Mr. Elliot contends that this situation is similar to In re Wade, Case No. 97-11764-WSS-13 (Bankr.S.D.Ala., March 2, 2000) in which Judge William S. Shulman ordered a stay of foreclosure based on the creditor's failure to give notice sufficient to comply with a "drop-dead" clause. The Court notes that unlike Mr. Elliot, the debtor in Wade brought his motion prior to the sale at foreclosure. Thus, relief was properly not found to be precluded in Wade based on laches.
In Wade, the creditor notified the debtor that if property taxes were not paid by the due date, then the creditor would foreclose on the property. This notice was made prior to a default by the debtor. It essentially warned the debtor that if he defaulted, the "drop-dead" clause would be invoked. Subsequently, the debtor defaulted and the creditor proceeded with foreclosure.
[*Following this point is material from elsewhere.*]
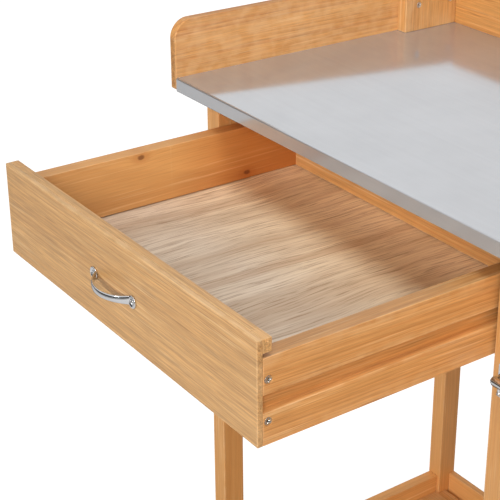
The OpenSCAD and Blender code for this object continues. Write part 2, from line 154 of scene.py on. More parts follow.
class Material(Graph):
    """The graph of a new material round its Principled shader."""

    def __init__(self, name):
        self.mat = bpy.data.materials.new(name)
        self.mat.use_nodes = True
        super().__init__(self.mat.node_tree)

    def finish(self, **inputs):
        bsdf = self.tree.nodes["Principled BSDF"]
        for key, value in inputs.items():
            self.put(bsdf.inputs[key.replace("_", " ")], value)
        return self.mat


def rgb(text):
    """Linear colour from an sRGB hex text."""
    out = []
    for i in (0, 2, 4):
        c = int(text[i:i + 2], 16) / 255
        out.append(c / 12.92 if c <= 0.04045 else ((c + 0.055) / 1.055) ** 2.4)
    return (*out, 1.0)


def knot_field(g, pos):
    """The distance from the nearest knot, and how far that knot pushes the rings aside."""
    near = [g.length(g.stretch(g.attr(k, "Vector"), (0.6, 1.0, 0.0))) for k in ("knot_a", "knot_b")]
    near = g.add(g.math("MINIMUM", *near), g.mul(g.noise(pos, 220), 1.6 * MM))
    fall = g.math("POWER", g.math("DIVIDE", near, 11 * MM), 2.0)
    return near, g.mul(g.math("EXPONENT", g.mul(fall, -1.0)), 6 * MM)


def growth_rings(g, pos, push, spacing):
    """0 in early wood to 1 in late wood, with warped rings of uneven width."""
    warp = g.offset(g.figure(pos, 2.2, 7, out=1), (0.0, 12 * MM, 12 * MM))
    fine = g.offset(g.figure(pos, 14, 60, out=1), (0.0, 1 * MM, 1 * MM))
    place = g.vmath("ADD", g.vmath("ADD", g.stretch(pos, (0, 1, 1)), warp), fine)
    radius = g.add(g.length(place), push)
    uneven = g.noise(g.node("ShaderNodeCombineXYZ", X=g.mul(radius, 70.0)), 1.0)
    part = g.math("FRACT", g.add(g.math("DIVIDE", radius, spacing * MM), g.mul(uneven, 3.4)))
    return g.mul(g.remap(part, 0.30, 0.88, smooth=True), g.remap(part, 1.0, 0.90, smooth=True))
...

Notice of the default was not sent to the debtor or his attorney. Judge Shulman found that the pre-default notice was not in compliance with the "drop-dead" order.
In this case, it is undisputed that Mr. Elliot's attorney received sufficient notice of default and right to cure. The only issue is whether receipt by his attorney can be imputed to Mr. Elliot, not whether a warning sent pre-default complies with a standard "drop-dead" order. Thus, the facts and issues presented in Wade are clearly distinguishable from this case.
THEREFORE IT IS ORDERED that the motion of Tony Lynn Elliot, Sr. to set aside foreclosure sale is DENIED.